▶ GIVEN DATA
------------------------

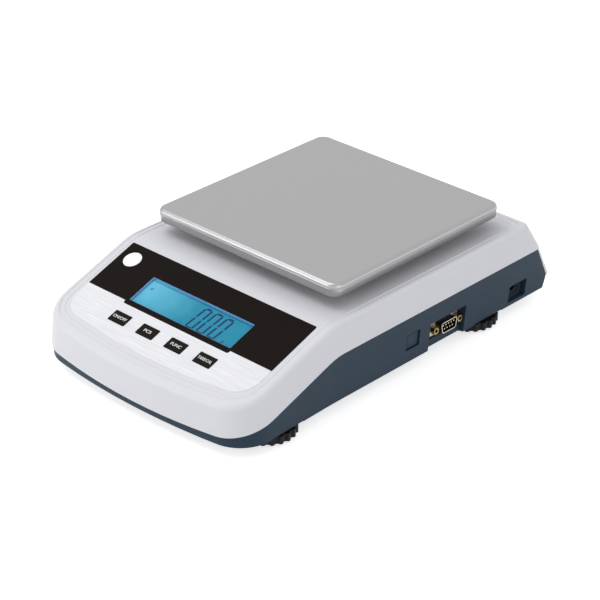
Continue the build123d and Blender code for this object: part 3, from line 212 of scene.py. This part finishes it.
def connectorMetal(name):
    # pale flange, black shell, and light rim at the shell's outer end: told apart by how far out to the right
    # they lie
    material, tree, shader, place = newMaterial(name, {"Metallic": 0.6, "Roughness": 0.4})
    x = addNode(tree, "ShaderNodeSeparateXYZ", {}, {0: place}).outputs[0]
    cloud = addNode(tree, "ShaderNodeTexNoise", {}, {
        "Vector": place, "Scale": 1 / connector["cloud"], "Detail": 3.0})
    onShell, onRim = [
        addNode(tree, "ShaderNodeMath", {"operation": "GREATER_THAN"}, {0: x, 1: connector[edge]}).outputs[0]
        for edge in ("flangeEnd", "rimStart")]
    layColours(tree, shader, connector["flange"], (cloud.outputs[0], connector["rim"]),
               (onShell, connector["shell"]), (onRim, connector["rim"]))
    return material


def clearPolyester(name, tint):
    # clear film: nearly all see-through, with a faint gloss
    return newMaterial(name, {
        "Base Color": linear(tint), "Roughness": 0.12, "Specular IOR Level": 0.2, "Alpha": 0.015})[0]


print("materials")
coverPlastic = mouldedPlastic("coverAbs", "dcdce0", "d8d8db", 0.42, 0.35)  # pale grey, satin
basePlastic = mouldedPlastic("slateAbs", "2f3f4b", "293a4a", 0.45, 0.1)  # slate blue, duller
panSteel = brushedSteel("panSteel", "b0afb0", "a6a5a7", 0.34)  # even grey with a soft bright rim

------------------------

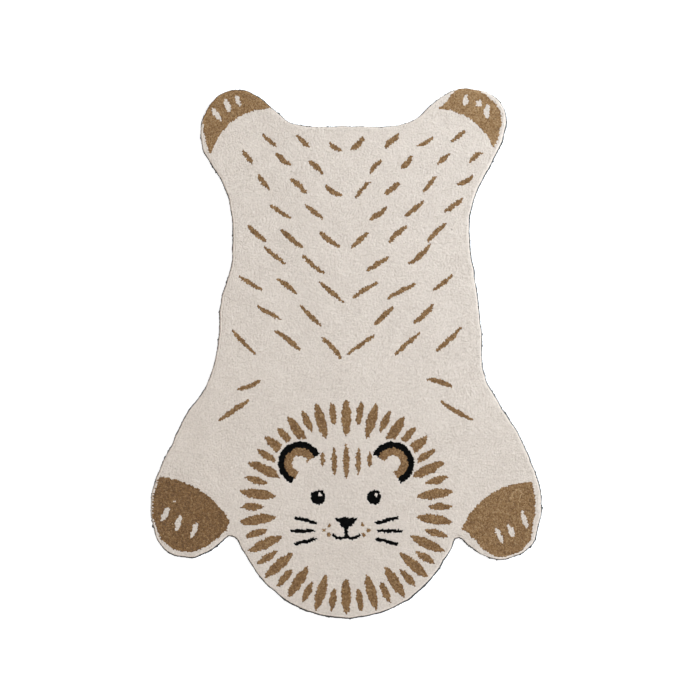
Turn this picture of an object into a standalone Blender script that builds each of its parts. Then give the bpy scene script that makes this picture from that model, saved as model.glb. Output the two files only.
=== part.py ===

------------------------

▶ WHAT IS ASKED
Emit only the lines from the one containing "Continue the build123d" through the one containing "return material", copied exactly.

▶ PROBLEM SOLUTION
Continue the build123d and Blender code for this object: part 3, from line 212 of scene.py. This part finishes it.
def connectorMetal(name):
    # pale flange, black shell, and light rim at the shell's outer end: told apart by how far out to the right
    # they lie
    material, tree, shader, place = newMaterial(name, {"Metallic": 0.6, "Roughness": 0.4})
    x = addNode(tree, "ShaderNodeSeparateXYZ", {}, {0: place}).outputs[0]
    cloud = addNode(tree, "ShaderNodeTexNoise", {}, {
        "Vector": place, "Scale": 1 / connector["cloud"], "Detail": 3.0})
    onShell, onRim = [
        addNode(tree, "ShaderNodeMath", {"operation": "GREATER_THAN"}, {0: x, 1: connector[edge]}).outputs[0]
        for edge in ("flangeEnd", "rimStart")]
    layColours(tree, shader, connector["flange"], (cloud.outputs[0], connector["rim"]),
               (onShell, connector["shell"]), (onRim, connector["rim"]))
    return material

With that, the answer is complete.